May 18, 2003
You buttered my toast on the wrong side.
my son, aged four, 1969
From the Middle Ages onward Western literature contains occasional references to curious objects called `rat-kings.' Considered edifying natural wonders like two-headed calves, they were displayed at fairs, and people deemed it worth the penny spent and disgust endured to see one. They were not, as one might expect, princely rats, but rather filthy rings or `crowns' of half-rotted desiccated rat carcasses stuck together by their entangled tails. Accounts exist of rat-kings with survivors still trying to cannibalize the remaining flesh of the corpses.
Although it is generally agreed that rats in these clusters died of starvation as a result of their tails being intertwined and glued with blood and feces, no-one is quite sure how they accomplish this. The received opinion is that it is through sheer rattishness, seen -- anthropomorphically -- as greed, shortsightedness, foolhardiness, selfishness, cowardice, treachery, uncleanliness, and a general lack of civility.
We, the rats' rich relatives, have similar tendencies. Like rats we gather in safe places, jostling for advantage and wounding one another, heedless of the way our tails are tangling. Humans can make larger and more deadly snarls because we have traits unavailable to rats: pride, envy, vanity, notions of profit, power, property, vengeance, religion, and nationalism -- to say nothing of language, storytelling, technology, and the virtual realities of mass media and the World Wide Web. We now even have concepts of 'information management' and "marketing."
"From a marketing point of view, you don't introduce new products in August," said White House Chief of Staff Andrew H. Card Jr. in September 2002, in reference to the Bush administration's plan to "market" a war on Iraq to the American people.
I find something truly, chillingly, immoral about marketing desired outcomes -- like wars -- by cunning management of the tales told to a public that is presumed to be ignorant and irrational.
Are we indeed ignorant and irrational? Have we been hopelessly entangled by the tales concocted by an unelected administration, relayed by a hired media, and ratified by an elite commentariat of writers?
We are told that popularity is goodness, conformity is loyalty, and money is value; we are expected to see violence as power and power as rightness, we are encouraged to conflate plausibility with reality, and repeated soundbites with truth; we have reality framed for us as drama -- as in Made-for-TV "reality shows", staged statue-toppling and aircraft-carrier landings, and news programs retitled "Showdown with Saddam". The world now has more or less permanent rat-kings involving Israel/Palestine, Afghanistan, Chechnya, AIDS, global warming, nuclear arms, oil and drugs.
I used to quote Isaac Bashevis Singer: "Writers can't change the world -- they can't even make it worse." I don't believe that any more. Writers can be quite rattish in their tale-making, and create harmful tangles that do, in fact, make the world worse.
But writers are not the major offenders in a world where more people get information from television than from printed pages, and where the public discourse consists primarily of retelling the tales enacted on TV the evening before.

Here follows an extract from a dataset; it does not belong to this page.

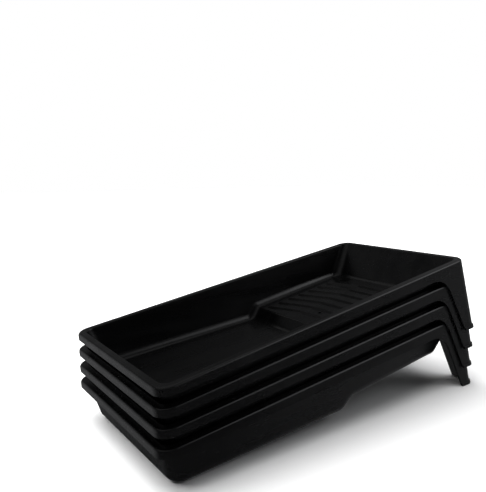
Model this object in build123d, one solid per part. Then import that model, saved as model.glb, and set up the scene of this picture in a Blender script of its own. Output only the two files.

I think what's missing today is ordinary civil conversations in which we pick apart and reassemble our tales about the way the world is, generating a constant movement of ideas that prevents us from getting glued in place and unable to free ourselves.
We are not rats, but we are frail creatures, not irrational but distractable, not ignorant but credulous: tell us something three times and we believe it. We fabricate useful things with our hands and minds, but while we are quick to discard a bucket that leaks, we often let fanciful tales that don't hold water drive decisions that threaten our livelihoods. Neither our faiths nor our philosophies have tempered our primal fear of strangers, and we continue to devise devilish schemes to hurt those we fear. We are surely too smart for our own good, but probably not nearly smart enough to manage, individually or globally, either the realities given by Creation, nor those we create for ourselves.
We have qualities unavailable to rats -- ideals of love and peace, family and community; concepts of mutual respect and trust, justice, forgiveness, and the common good. Americans have privileges like freedom of press, religion and association that allow us to participate in decisions about our lives. Most of all we have the power of talk -- conversation and argument with one another -- that enables us to negotiate tales that do not harm, trap or immobilize us.
Toast buttered on the wrong side? Weapons of Mass Destruction in Iraq? Global warming from greenhouse gases? Let's talk about it.... at the kitchen table, in the checkout line, at the post office and hairdressers, with high school kids, co-workers, relatives, in our churches, clubs and political parties.
Not in front of the TV set, and not reciting the fictions of faith, politics or economics -- because that's not civil discourse and doesn't produce good outcomes. We can try to understand and manage together the challenges we face. Or we can continue to entangle ourselves like rats, in our tales and blood and waste.